Gidget had kept busy acting even after the Taco Bell commercials. She worked along side the animated lizard in a 2002 GEICO insurance commercial and played the mother of Reese Witherspoon’s dog in “Legally Blonde 2: Red, White & Blonde” in 2003.

Voice Actor- Dallas McKennon

One of my favorite things in life has always been listening to records. As a child my mother would reward me for doing my chores by taking me the big Sears and Roebuck store in downtown Birmingham. Once in the record section I would cruise through the vinyl till I got to the children’s corner. There I would buy a 45 RPM of Alvin and the Chipmunks, Yogi Bear, or the long forgotten Super Dupers. About 90% of what I had was from Disneyland Records. The person that I heard on those Disneyland Records was a man called Dallas McKennon. The final taxi has taken another great voice actor.

Dallas McKennon 89 is voice that you may have heard during a trip to your favorite Disney location. Just before you get on the Big Thunder Mountain Railroad ride, you would hear “Hold on to your hats and glasses!
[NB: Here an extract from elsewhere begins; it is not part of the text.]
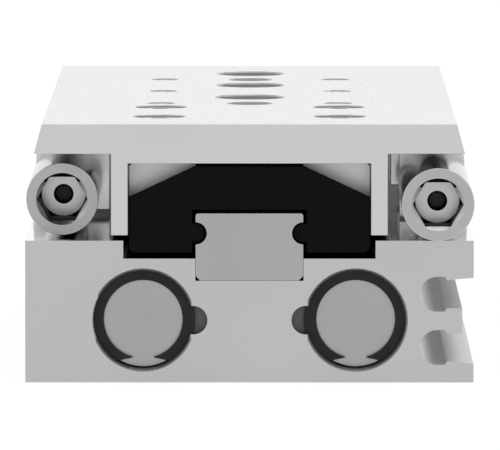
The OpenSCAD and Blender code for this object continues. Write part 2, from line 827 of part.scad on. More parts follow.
module retract_lock_sleeve() color([0.7, 0.7, 0.71])
    lock_sleeve(stop_x, retract_sleeve_y, retract_block_y, retract_absorber_y);

module advance_lock_sleeve() color([0.7, 0.7, 0.71])
    lock_sleeve(-stop_x, advance_sleeve_in, advance_bracket_y, advance_absorber_y);

// A shock absorber body with its end hexagon at y and its plunger bore in front
module shock_absorber(x, y) {
    r = absorber_d / 2;
    y1 = y + absorber_l;
    plunger_bore_l = plunger_inside + plunger_travel + plunger_bore_spare;
    difference() {
        turned_bar(r, y, y1, x, stop_z, rear = absorber_edge, front = absorber_edge);
        hex_bar(absorber_socket, y - cut, y + absorber_socket_l, x, stop_z);
        taper(absorber_mouth_r + cut, absorber_mouth_r - absorber_mouth_l,
            y - cut, y + absorber_mouth_l, x, stop_z);
        bar(plunger_d / 2 + running_gap, y1 - plunger_bore_l, y1 + cut, x, stop_z);
    }
}

module retract_shock_absorber() color([0.6, 0.6, 0.61])
    shock_absorber(stop_x, retract_absorber_y);

module advance_shock_absorber() color([0.6, 0.6, 0.61])
    shock_absorber(-stop_x, advance_absorber_y);

// A cushion plunger whose body front is at y
module plunger(x, y)
    turned_bar(plunger_d / 2, y - plunger_inside, y + plunger_travel, x, stop_z,
        front = plunger_edge);

module retract_plunger() color([0.8, 0.8, 0.82])
    plunger(stop_x, retract_absorber_front);

module advance_plunger() color([0.8, 0.8, 0.82])
    plunger(-stop_x, advance_absorber_front);

module advance_strike_block() color([0.76, 0.76, 0.77])
    difference() {
        profile(strike_y, strike_y + strike_l)
            polygon([
                [-side_x, stop_seat_z], [-bracket_x, stop_seat_z],
                [-bracket_x, strike_top], [block_lean - side_x, strike_top],
            ]);
        translate([strike_screw_x, rear_y + strike_screw_y, strike_screw_sink])
            rotate([180, 0, 0])
                screw_hole(M5, strike_screw_l, cut, cut);
    }

module strike_block_screw() color([0.2, 0.2, 0.21])
    translate([strike_screw_x, rear_y + strike_screw_y, strike_screw_sink])
        rotate([180, 0, 0]) cap_screw(M5, strike_screw_l);

module retract_striker() color([0.76, 0.76, 0.77])
    difference() {
        block(bracket_x, flange_w / 2 - striker_side_gap, striker_y, striker_y + striker_l,
            striker_z, flange_z);
        for (y = striker_screw_ys)
            translate([striker_screw_x, rear_y + y, flange_z - foot_screw_l + flange_grip])
                rotate([180, 0, 0])
                    screw_hole(M4_LOW, foot_screw_l, foot_screw_l, flange_z - striker_z);
    }

module striker_screws() color([0.2, 0.2, 0.21])
    for (y = striker_screw_ys)
        translate([striker_screw_x, rear_y + y, flange_z - foot_screw_l + flange_grip])
            rotate([180, 0, 0]) cap_screw(M4_LOW, foot_screw_l);

// ---------- table ----------

module table_outline() {
    lean = flange_t * tan(flange_lean);
    polygon([
        [-flange_w / 2 + lean, table_top], [flange_w / 2 - lean, table_top],
        [flange_w / 2, flange_z], [leg_w / 2, flange_z], [leg_w / 2, leg_z],
        [channel_w / 2, leg_z], [channel_w / 2, carriage_top],
        [-channel_w / 2, carriage_top], [-channel_w / 2, leg_z],
        [-leg_w / 2, leg_z], [-leg_w / 2, flange_z], [-flange_w / 2, flange_z],
    ]);
}

// A hole from the table's top face with a chamfered mouth
module table_hole(x, y, d, depth, chamfer)
    translate([x, rear_y + y, table_top]) {
        translate([0, 0, -depth]) cylinder(d = d, h = depth + cut);
        translate([0, 0, -chamfer])
            cylinder(d1 = d, d2 = d + 4 * chamfer, h = 2 * chamfer);
    }

// A blind M4 thread in the underside of a flange
module flange_thread(x, y)
    translate([x, rear_y + y, flange_z - cut])
        cylinder(d = thread(M4) + 2 * fit_gap, h = flange_thread_l + cut);

module slide_table() color([0.82, 0.82, 0.83])
    difference() {
        profile(0, table_l) table_outline();
        for (row = [0 : 2], x = [-0.5, 0.5])
            table_hole(x * table_thread_w, table_thread_y + row * table_thread_pitch,
                table_thread_d, table_t + cut, thread_chamfer);
        for (row = [0, 2])
            table_hole(0, table_thread_y + row * table_thread_pitch, centring_d,
                centring_depth, edge_chamfer);
        for (y = [for (i = [1 : rail_screw_count - 1]) rail_screw_ys[i]])
            table_hole(0, y, access_d, table_t + cut, access_chamfer);
        for (p = table_screw_places) {
            table_hole(p[0], p[1], table_screw_bore, table_screw_sink, edge_chamfer);
            table_hole(p[0], p[1], thread(M5) + 2 * hole_clear, table_t + cut, edge_chamfer);
        }
        for (x = yoke_screw_x)
            bar(thread(M3) / 2 + fit_gap, table_l - yoke_thread_l, table_l + cut,
                x, yoke_screw_z);
        for (side = [-1, 1])
            bar(dowel_d / 2, table_l - dowel_hole_l, table_l + cut,
                side * dowel_x, dowel_z);
        for (y = bracket_screw_ys) flange_thread(bracket_screw_x, y);
        for (y = striker_screw_ys) flange_thread(striker_screw_x, y);
    }

module table_screws() color([0.45, 0.45, 0.46])
    for (p = table_screw_places)
        translate([p[0], rear_y + p[1], table_top - table_screw_sink])
            cap_screw(M5, table_screw_l);

// ---------- carriage ----------

// Cross-section of the carriage block over the rail
module carriage_outline() {
    half = carriage_w / 2;
    inner = rail_w / 2 + carriage_gap;
    roof = rail_top + carriage_gap;
    chamfer = 0.8;
    shoulder = 1.5;
    difference() {
        polygon([
            [-half + chamfer, carriage_bottom], [-inner, carriage_bottom], [-inner, roof],
            [inner, roof], [inner, carriage_bottom], [half - chamfer, carriage_bottom],
            [half, carriage_bottom + chamfer], [half, carriage_top - shoulder],
            [half - shoulder, carriage_top], [-half + shoulder, carriage_top],
            [-half, carriage_top - shoulder], [-half, carriage_bottom + chamfer],
        ]);
        for (side = [-1, 1]) {
            translate([side * inner, groove_z]) circle(r = ball_groove_r);
            translate([side * (ball_row_x + ball_return), groove_z])
                circle(r = ball_groove_r);
        }
    }
}

module carriage_block() color([0.62, 0.62, 0.63])
    difference() {
        profile(block_y, block_y + carriage_block_l) carriage_outline();
        for (p = table_screw_places)
            translate([p[0], rear_y + p[1], carriage_top - carriage_thread_l])
                cylinder(d = thread(M5) + 2 * fit_gap, h = carriage_thread_l + cut);
    }

// Cross-section of an end cap or wiper, with its flat top at top_z
module cap_outline(top_z) {
    half = end_cap_w / 2;
    inner = rail_w / 2 + carriage_gap;
    roof = rail_top + carriage_gap;
    chamfer = 0.9;
    shoulder = top_z - cap_shoulder_drop;
    polygon([
        [-half + chamfer, carriage_bottom], [-inner, carriage_bottom], [-inner, roof],
        [inner, roof], [inner, carriage_bottom], [half - chamfer, carriage_bottom],
        [half, carriage_bottom + chamfer], [half, shoulder], [cap_flat_half, top_z],
        [-cap_flat_half, top_z], [-half, shoulder], [-half, carriage_bottom + chamfer],
    ]);
    for (side = [-1, 1])
        translate([side * (rail_w / 2 - groove_inset), groove_z])
            circle(r = ball_groove_r - carriage_gap / 2);
}

// The shoulders lie lower than the wiper's, with a flat pad standing between them
module end_cap(y) color([0.09, 0.09, 0.1])
    profile(y, y + end_cap_t) {
        cap_outline(carriage_top - wiper_top_gap - cap_setback);
        translate([-cap_flat_half, rail_top + carriage_gap])
            square([2 * cap_flat_half, cap_pad_top - rail_top - carriage_gap]);
    }

module wiper_seal(y) color([0.07, 0.07, 0.08])
    profile(y, y + wiper_t) cap_outline(carriage_top - wiper_top_gap);

// The loaded row and the return row of balls on one side
module carriage_balls(side) color([0.8, 0.8, 0.82]) {
    pitch = 2 * ball_r + ball_gap;
    count = floor(carriage_block_l / pitch);
    first = block_mid - (count - 1) / 2 * pitch;
    for (x = [ball_row_x, ball_row_x + ball_return], i = [0 : count - 1])
        translate([side * x, rear_y + first + i * pitch, groove_z])
            sphere(r = ball_r);
}

// ---------- yoke ----------

module yoke_plate() color([0.8, 0.8, 0.81]) {
    y0 = table_l;
    y1 = y0 + yoke_t;
    top = table_top - yoke_top_drop;
    edge = 1.5;
    difference() {
        profile(y0, y1)
            polygon([
                [-flange_w / 2 + edge, yoke_floor_gap], [flange_w / 2 - edge, yoke_floor_gap],
                [flange_w / 2, yoke_floor_gap + edge], [flange_w / 2, flange_z],
                [flange_w / 2 - edge, top], [-flange_w / 2 + edge, top],
                [-flange_w / 2, flange_z], [-flange_w / 2, yoke_floor_gap + edge],
            ]);
        for (side = [-1, 1]) {
            x = side * cylinder_x;
            bar(rod_d / 2 + fit_gap, y0 - cut, y0 + rod_seat_l, x, cylinder_z);
            bar(thread(M5) / 2 + hole_clear, y0, y1 + cut, x, cylinder_z);
            bar(head_d(M5) / 2 + head_clear, y1 - rod_screw_sink, y1 + cut, x, cylinder_z);
            bar(dowel_d / 2, y0 - cut, y0 + dowel_hole_l, side * dowel_x, dowel_z);
        }
        for (x = yoke_screw_x) {
            bar(thread(M3) / 2 + hole_clear, y0 - cut, y1 + cut, x, yoke_screw_z);
            bar(head_d(M3) / 2 + yoke_head_clear, y1 - yoke_screw_sink, y1 + cut,
                x, yoke_screw_z);
        }
    }
}

// A cap screw along the stroke with its head to the front
module screw_to_rear(s, l, x, y, z)
    translate([x, rear_y + y, z])
        rotate([-90, 0, 0]) cap_screw(s, l);

module yoke_screws() color([0.2, 0.2, 0.21])
    for (x = yoke_screw_x)
        screw_to_rear(M3, yoke_screw_l, x, table_l + yoke_t - yoke_screw_sink, yoke_screw_z);

module yoke_dowels() color([0.7, 0.7, 0.72])
    for (side = [-1, 1])
        bar(dowel_d / 2 - fit_gap, table_l - dowel_l / 2, table_l + dowel_l / 2,
            side * dowel_x, dowel_z);

module rod_screws() color([0.2, 0.2, 0.21])
    for (side = [-1, 1])
        screw_to_rear(M5, rod_screw_l, side * cylinder_x,
            table_l + yoke_t - rod_screw_sink, cylinder_z);

// ---------- one line per node ----------

housing();
guide_rail();
rail_screws();
rear_cap(left);  // rear_cap_left
rear_cap(right);  // rear_cap_right
o_ring(left, rear_cap_y + o_ring_inset);  // rear_cap_o_ring_left
o_ring(right, rear_cap_y + o_ring_inset);  // rear_cap_o_ring_right
circlip(left, circlip_inset);  // rear_circlip_left
circlip(right, circlip_inset);  // rear_circlip_right
rod_gland(left);  // rod_gland_left
rod_gland(right);  // rod_gland_right
o_ring(left, gland_y + o_ring_inset);  // gland_o_ring_left
o_ring(right, gland_y + o_ring_inset);  // gland_o_ring_right
rod_seal(left);  // rod_seal_left
rod_seal(right);  // rod_seal_right
circlip(left, gland_front);  // front_circlip_left
circlip(right, gland_front);  // front_circlip_right
retract_stop_block();
retract_block_screws();
retract_lock_sleeve();
retract_shock_absorber();
retract_plunger();
advance_strike_block();
strike_block_screw();
slide_table();
table_screws();
carriage_block();
end_cap(carriage_inset + wiper_t);  // end_cap_rear
end_cap(block_y + carriage_block_l);  // end_cap_front
wiper_seal(carriage_inset);  // wiper_seal_rear
wiper_seal(block_y + carriage_block_l + end_cap_t);  // wiper_seal_front
carriage_balls(left);  // carriage_balls_left
carriage_balls(right);  // carriage_balls_right
yoke_plate();
yoke_screws();
yoke_dowels();
rod_screws();
piston_rod(left);  // piston_rod_left
piston_rod(right);  // piston_rod_right
piston(left);  // piston_left
piston(right);  // piston_right
piston_nut(left);  // piston_nut_left
piston_nut(right);  // piston_nut_right
piston_magnet(left);  // piston_magnet_left
piston_magnet(right);  // piston_magnet_right
piston_seals(left);  // piston_seals_left
piston_seals(right);  // piston_seals_right
advance_stop_bracket();
advance_bracket_screws();
advance_lock_sleeve();
advance_shock_absorber();
advance_plunger();
retract_striker();
striker_screws();
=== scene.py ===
"""Pneumatic slide table with a twin-bore housing, a ball rail guide, a table and cushioned stops."""

import json
import math

import bpy
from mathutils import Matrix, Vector

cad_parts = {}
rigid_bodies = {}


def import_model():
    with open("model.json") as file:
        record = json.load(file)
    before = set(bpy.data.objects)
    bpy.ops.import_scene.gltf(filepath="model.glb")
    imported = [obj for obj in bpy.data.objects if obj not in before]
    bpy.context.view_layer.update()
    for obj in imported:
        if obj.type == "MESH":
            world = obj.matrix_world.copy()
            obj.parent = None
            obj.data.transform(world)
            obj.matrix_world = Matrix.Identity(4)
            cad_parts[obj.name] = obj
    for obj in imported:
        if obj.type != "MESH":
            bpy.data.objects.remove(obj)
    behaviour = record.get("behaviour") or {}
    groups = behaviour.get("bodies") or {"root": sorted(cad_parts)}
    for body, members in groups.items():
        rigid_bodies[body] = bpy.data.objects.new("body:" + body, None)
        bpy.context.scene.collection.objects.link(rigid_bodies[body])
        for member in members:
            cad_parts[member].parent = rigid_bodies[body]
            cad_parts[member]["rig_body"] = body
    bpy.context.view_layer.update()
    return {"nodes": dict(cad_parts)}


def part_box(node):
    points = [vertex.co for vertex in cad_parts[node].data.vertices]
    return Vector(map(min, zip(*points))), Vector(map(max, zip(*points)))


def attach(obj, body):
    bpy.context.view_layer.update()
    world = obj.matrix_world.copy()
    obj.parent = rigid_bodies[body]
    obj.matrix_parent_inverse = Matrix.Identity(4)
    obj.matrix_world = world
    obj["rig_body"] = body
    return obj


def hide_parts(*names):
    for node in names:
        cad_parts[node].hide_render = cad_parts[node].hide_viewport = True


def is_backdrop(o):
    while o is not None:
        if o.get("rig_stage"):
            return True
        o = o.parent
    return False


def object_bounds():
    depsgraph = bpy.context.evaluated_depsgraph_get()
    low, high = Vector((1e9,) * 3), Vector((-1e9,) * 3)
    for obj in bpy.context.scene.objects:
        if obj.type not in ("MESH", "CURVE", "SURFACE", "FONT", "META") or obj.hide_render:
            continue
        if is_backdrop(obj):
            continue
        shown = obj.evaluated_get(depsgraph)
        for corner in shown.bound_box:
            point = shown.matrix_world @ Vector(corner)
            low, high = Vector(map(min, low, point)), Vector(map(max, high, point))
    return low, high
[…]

This here’s the wildest ride in the wilderness!” That recorded voice was that of McKennon.

McKennon will be heard in several Disney films including Bedknobs and Broomsticks, Mary Poppins, Winnie the Pooh, Lady & the Tramp, and 101 Dalmatians.
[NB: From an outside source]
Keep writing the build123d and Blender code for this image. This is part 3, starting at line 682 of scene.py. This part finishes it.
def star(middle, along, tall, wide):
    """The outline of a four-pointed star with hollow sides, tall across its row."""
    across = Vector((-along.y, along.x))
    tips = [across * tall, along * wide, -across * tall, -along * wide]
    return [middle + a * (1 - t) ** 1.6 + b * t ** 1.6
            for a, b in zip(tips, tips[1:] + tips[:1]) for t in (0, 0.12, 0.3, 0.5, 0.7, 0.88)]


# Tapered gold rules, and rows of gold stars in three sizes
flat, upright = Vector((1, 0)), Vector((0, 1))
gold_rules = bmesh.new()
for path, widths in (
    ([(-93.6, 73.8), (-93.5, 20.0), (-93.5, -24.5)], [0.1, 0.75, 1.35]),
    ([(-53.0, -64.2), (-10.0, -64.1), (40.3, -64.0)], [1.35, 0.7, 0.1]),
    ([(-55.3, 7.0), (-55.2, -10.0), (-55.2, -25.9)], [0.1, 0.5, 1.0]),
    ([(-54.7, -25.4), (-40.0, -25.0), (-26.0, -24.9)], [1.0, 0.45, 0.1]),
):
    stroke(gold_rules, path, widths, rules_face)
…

When CBS decided to make an animated series out of the popular Archie comic book, they chose McKennon to voice the main character of Archie. The show debuted in September 1968 and aired, in various forms, until 1978.

In the 50’s McKennon hosted a children’s TV show and was asked to voice a new stop action animated short about a green clay humanoid figure and his many adventures. The show was called Gumby and it ran a total of 233-episodes. I still love watching these and hearing McKennon’s one of a kind voice.

If you still do not know who Dallas McKennon is you may remember him from his live action roles. Fans of Alfred Hitchcock’s The Birds will recall the cook who yells, “Don’t throw that match!” in the gas station scene where the birds attacked people outside the restaurant . On the Daniel Boone TV series with Fess Parker, he had a recurring role as Cinncinatus, the old storekeeper. He was also in the Elvis Presley move Clambake.